Berita-berita di atas lahir dari adagium klasik yang berbunyi bad news is good news. Sayangnya, hal tersebut masih menjadi acuan para jurnalis—ya, termasuk saya ini. Sementara itu, antitesis gerakan penyajian berita berupa good news is good news ala Shauna Crockett-Burrows (1930-2012) malah tidak banyak berkambang meski sudah digagas sejak 1993 melalui The Positive News (“Shauna Crockett-Burrows 1930-2012” melalui www.positive.news). Pemberitaan positif biasanya hanya akan mudah ditemukan pada advertorial alias berita berbayar.
Pertanyaannya, apakah bad news is good news mesti ditinggalkan? Saya kira tidak.

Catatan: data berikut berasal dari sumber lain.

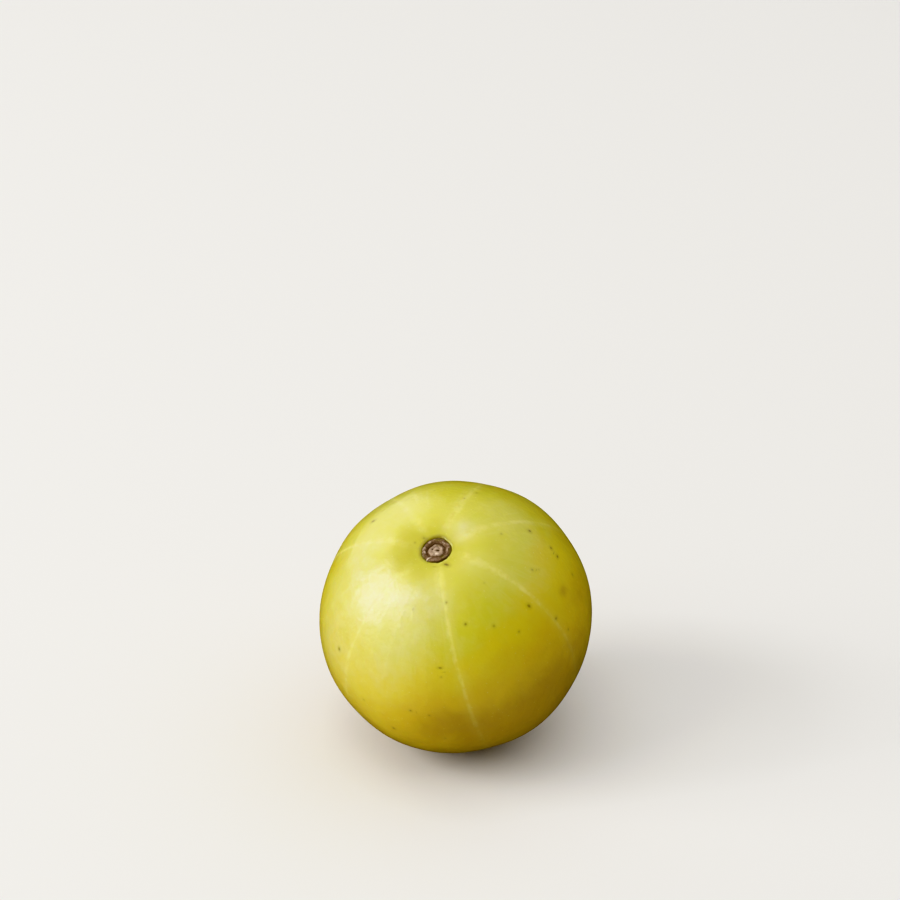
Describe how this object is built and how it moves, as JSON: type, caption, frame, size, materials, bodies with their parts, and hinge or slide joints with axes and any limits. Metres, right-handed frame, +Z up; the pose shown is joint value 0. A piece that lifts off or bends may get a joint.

Namun, tidak untuk kasus berita bencana alam.
Begini loh, bad news is good news akan sangat berguna untuk isu-isu hukum, terutama indikasi adanya korupsi yang menyangkut dana publik yang dikelola institusi negara. Namun, titik pijaknya bukan semata kebencian membabi buta untuk menghajar dan menghakimi pihak lain. Penekanannya justru ada pada poin kedua dalam The Elements of Journalism, What Newspeople Should Know and the Public Should Expect (New York: Crown Publishers) karya Bill Kovach dan Tom Rosenstiel (2001). Hmm, apakah itu?
Bahwa loyalitas pertama jurnalisme adalah kepada warga (citizens). Selain itu, poin kedua tersebut berkaitan dengan poin kelima yang menyebutkan bahwa jurnalis harus melayani sebagai pemantau independen terhadap kekuasaan.

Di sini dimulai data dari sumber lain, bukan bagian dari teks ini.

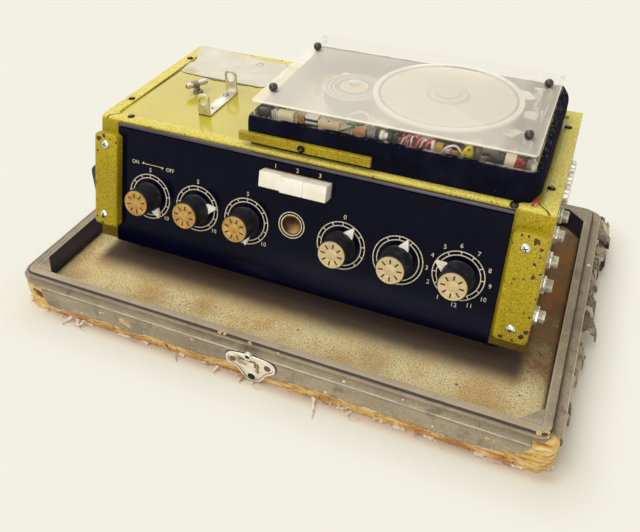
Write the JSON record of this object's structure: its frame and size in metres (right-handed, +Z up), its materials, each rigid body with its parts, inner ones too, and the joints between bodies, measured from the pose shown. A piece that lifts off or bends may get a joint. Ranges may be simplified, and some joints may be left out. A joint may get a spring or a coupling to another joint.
{
  "type": "drum echo unit",
  "caption": "Drum echo unit with a leaning dial panel, latching buttons and a clear cover over its rotor, standing in the lower tray of its carrying case.",
  "frame": {"origin": "centre of the case tray's underside", "axes": "+Z up, front of the unit towards -Y, +X to the right seen from the front"},
  "size_m": [0.46, 0.3055, 0.1887],
  "materials": {
    "plywood": "bare torn plywood",
    "leathercloth": "worn grey-brown leathercloth",
    "tray_cloth": "stained tan woven cloth",
    "rim_wood": "covered wood, black inside",
    "bright_plate": "worn nickel plate",
    "green_paint": "yellow-green hammered paint",
    "bare_steel": "bare steel sheet",
    "foot_rubber": "black rubber",
    "dark_screw": "blackened steel",
    "panel_gloss": "glossy blue-black",
    "moulding": "black moulding",
    "inlet_moulding": "dark moulding",
    "brass_disc": "satin brass",
    "ivory": "ivory moulding",
    "amber_glass": "amber tuning-eye glass",
    "valve_glass": "clear glass",
    "clear_acrylic": "clear acrylic sheet",
    "black_felt": "black felt",
    "deck_paint": "cream paint",
    "alloy": "turned aluminium",
    "magnetic_rim": "magnetic wire rim",
    "tyre_grey": "grey rubber tyre on an alloy hub",
    "bronze": "bronze bush",
    "motor_steel": "grey motor can",
    "iron_core": "laminated core and winding",
    "board_brown": "brown circuit board",
    "head_metal": "head blocks"
  },
  "bodies": {
    "unit": {"case_floor_board": "plywood", "floor_cloth": "tray_cloth", "case_boards": "plywood", "case_rim": "rim_wood", "case_covering": "leathercloth", "catch_plate": "bright_plate", "base_plate": "bare_steel", "rubber_feet": "foot_rubber", "front_frame": "green_paint", "left_side": "green_paint", "right_side": "green_paint", "rear_cover": "green_paint", "top_plate": "green_paint", "cabinet_screws": "dark_screw", "control_panel": "panel_gloss", "end_caps": "green_paint", "end_cap_screws": "bright_plate", "u_bracket": "bare_steel", "earth_post": "bright_plate", "mains_inlet": "inlet_moulding", "jack_sockets": "bright_plate", "din_sockets": "inlet_moulding", "control_pots": "bare_steel", "button_frame": "bare_steel", "magic_eye": "amber_glass", "deck_plate": "deck_paint", "cover_posts": "bare_steel", "drum_bearing": "bronze", "idler_arm": "bare_steel", "motor": "motor_steel", "magnetic_heads": "head_metal", "power_transformer": "iron_core", "amplifier_board": "board_brown", "valves": "valve_glass"},
    "cover": {"clear_cover": "clear_acrylic", "cover_felt": "black_felt", "clamp_bar": "green_paint"},
    "drum": {"echo_drum": "alloy", "drum_band": "magnetic_rim"},
    "idler": {"idler_wheel": "tyre_grey"},
    "pulley": {"motor_pulley": "bronze"},
    "knob1": {"knob_1": "moulding", "knob_cap_1": "brass_disc"},
    "knob2": {"knob_2": "moulding", "knob_cap_2": "brass_disc"},
    "knob3": {"knob_3": "moulding", "knob_cap_3": "brass_disc"},
    "knob4": {"knob_4": "moulding", "knob_cap_4": "brass_disc"},
    "knob5": {"knob_5": "moulding", "knob_cap_5": "brass_disc"},
    "knob6": {"knob_6": "moulding", "knob_cap_6": "brass_disc"},
    "button1": {"push_button_1": "ivory"},
    "button2": {"push_button_2": "ivory"},
    "button3": {"push_button_3": "ivory"},
    "nut1": {"thumb_nut_1": "moulding"},
    "nut2": {"thumb_nut_2": "moulding"},
    "nut3": {"thumb_nut_3": "moulding"},
    "nut4": {"thumb_nut_4": "moulding"}
  },
  "joints": [
    {"name": "knob_1_turn", "type": "hinge", "parent": "unit", "child": "knob1", "pos_m": [-0.1401, -0.06354, 0.08214], "axis": [0, 0.9666, -0.2561], "range_deg": [-295, 5]},
    {"name": "knob_2_turn", "type": "hinge", "parent": "unit", "child": "knob2", "pos_m": [-0.0929, -0.06354, 0.08214], "axis": [0, 0.9666, -0.2561], "range_deg": [-225, 75]},
    {"name": "knob_3_turn", "type": "hinge", "parent": "unit", "child": "knob3", "pos_m": [-0.0459, -0.06354, 0.08214], "axis": [0, 0.9666, -0.2561], "range_deg": [-300, 0]},
    {"name": "knob_4_turn", "type": "hinge", "parent": "unit", "child": "knob4", "pos_m": [0.0385, -0.06354, 0.08214], "axis": [0, 0.9666, -0.2561], "range_deg": [-179, 121]},
    {"name": "knob_5_turn", "type": "hinge", "parent": "unit", "child": "knob5", "pos_m": [0.0858, -0.06354, 0.08214], "axis": [0, 0.9666, -0.2561], "range_deg": [-53, 17]},
    {"name": "knob_6_turn", "type": "hinge", "parent": "unit", "child": "knob6", "pos_m": [0.1335, -0.06354, 0.08214], "axis": [0, 0.9666, -0.2561], "range_deg": [-87, 243]},
    {"name": "button_1_push", "type": "slide", "parent": "unit", "child": "button1", "axis": [0, 0.9666, -0.2561], "range_m": [-0.003, 0.001], "stiffness_N_per_m": 400},
    {"name": "button_2_push", "type": "slide", "parent": "unit", "child": "button2", "axis": [0, 0.9666, -0.2561], "range_m": [0, 0.004], "stiffness_N_per_m": 400, "springref_m": -0.001},
    {"name": "button_3_push", "type": "slide", "parent": "unit", "child": "button3", "axis": [0, 0.9666, -0.2561], "range_m": [0, 0.004], "stiffness_N_per_m": 400, "springref_m": -0.001},
    {"name": "drum_spin", "type": "hinge", "parent": "unit", "child": "drum", "pos_m": [0.0885, 0.043, 0.147], "axis": [0, 0, 1], "continuous": true},
    {"name": "idler_spin", "type": "hinge", "parent": "unit", "child": "idler", "pos_m": [0.00198, 0.05851, 0.148], "axis": [0, 0, 1], "continuous": true},
    {"name": "pulley_spin", "type": "hinge", "parent": "unit", "child": "pulley", "pos_m": [-0.01574, 0.08382, 0.146], "axis": [0, 0, 1], "continuous": true},
    {"name": "cover_lift", "type": "slide", "parent": "unit", "child": "cover", "axis": [0, 0, 1], "range_m": [0, 0.08]},
    {"name": "nut_1_turn", "type": "hinge", "parent": "cover", "child": "nut1", "pos_m": [-0.0395, -0.017, 0.185], "axis": [0, 0, 1], "continuous": true},
    {"name": "nut_2_turn", "type": "hinge", "parent": "cover", "child": "nut2", "pos_m": [-0.0395, 0.074, 0.185], "axis": [0, 0, 1], "continuous": true},
    {"name": "nut_3_turn", "type": "hinge", "parent": "cover", "child": "nut3", "pos_m": [0.1622, 0.077, 0.185], "axis": [0, 0, 1], "continuous": true},
    {"name": "nut_4_turn", "type": "hinge", "parent": "cover", "child": "nut4", "pos_m": [0.1617, -0.0155, 0.185], "axis": [0, 0, 1], "continuous": true}
  ],
  "couplings": [
    {"joint": "idler_spin", "follows": "drum_spin", "ratio": -2.2932},
    {"joint": "pulley_spin", "follows": "drum_spin", "ratio": 15.25}
  ]
}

Lantas kini, saya mesti kembali bertanya: apakah tugas seorang jurnalis sebenarnya justru selayaknya artis telenovela dalam meliput bencana? Apakah tugas jurnalis akan dianggap sukses besar jika mampu menguras air mata pemirsa?
Saya, sih, ingin menjawab, “Tidak.” Nggak tahu, deh, kalau Mas Anang. Hehe.